As for Uncle Jimmy, was he even in "Captain Phillips"? Yes! Well, maybe.

Amr El-Bayoumi
Several months ago, IMDB actually included the actual crew members' names for the various actors playing them. That changed somewhere along the way though – maybe because of the lawsuit? Now, they're all listed simply as "Maersk Alabama Crew." Like the idiotic coffee scene, this seems like yet another way to callously diminish their contributions and worth. If anything, the crew members were the bravest because their lives were in the hands of a captain who had already made a bad judgment call. I can't imagine a more helpless feeling.
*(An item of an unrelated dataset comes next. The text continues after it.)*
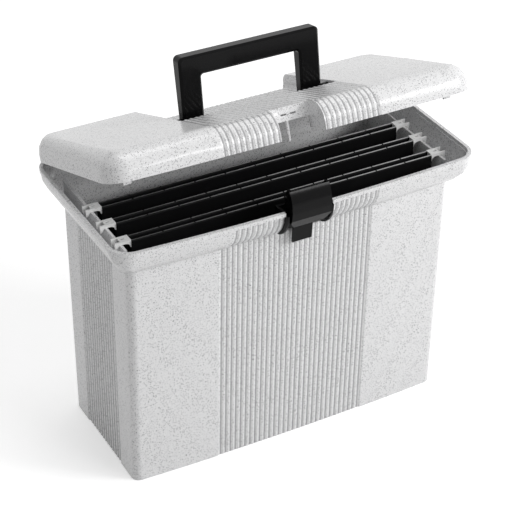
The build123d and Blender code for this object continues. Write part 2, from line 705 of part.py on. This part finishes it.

Luckily, some sites – such as cinema.com – still list the old cast information. Amr El-Bayoumi plays Jimmy "Sagba." (Yes, to add insult to injury, our damn name is misspelled. Thankfully, El-Bayoumi himself has enough respect for the person he's representing: his Spotlight page contains the correct spelling.) I only recall seeing him in a single scene – the one where the crew objected to combating pirates. He valiantly stood up to Phillips. I laughed, I cried, I clapped and cheered. It's a stunning performance that's a surefire lock for a Best Supporting Actor nomination. El-Bayoumi was so convincing as Uncle Jimmy that I felt I was at a family reunion instead of in the theater. Yes, I'm kidding. The actor is decades younger and looks nothing like the man he's portraying, but that's probably par for the course in Hollywood. I certainly won't object if they ever make a movie of my life and decide to have Channing Tatum, Brad Pitt (as long as he doesn't come onto the set with the stoner hairstyle he was sporting in "World War Z"), or George Clooney play me. One must make these sorts of sacrifices in the name of great art.

Overall, "Captain Phillips" is a bit of a mixed bag, but it does succeed in taking the viewer on a journey into the heart of a hijacked ship, its terrified captain and crew, and a group of desperate pirates with pressures of their own back home.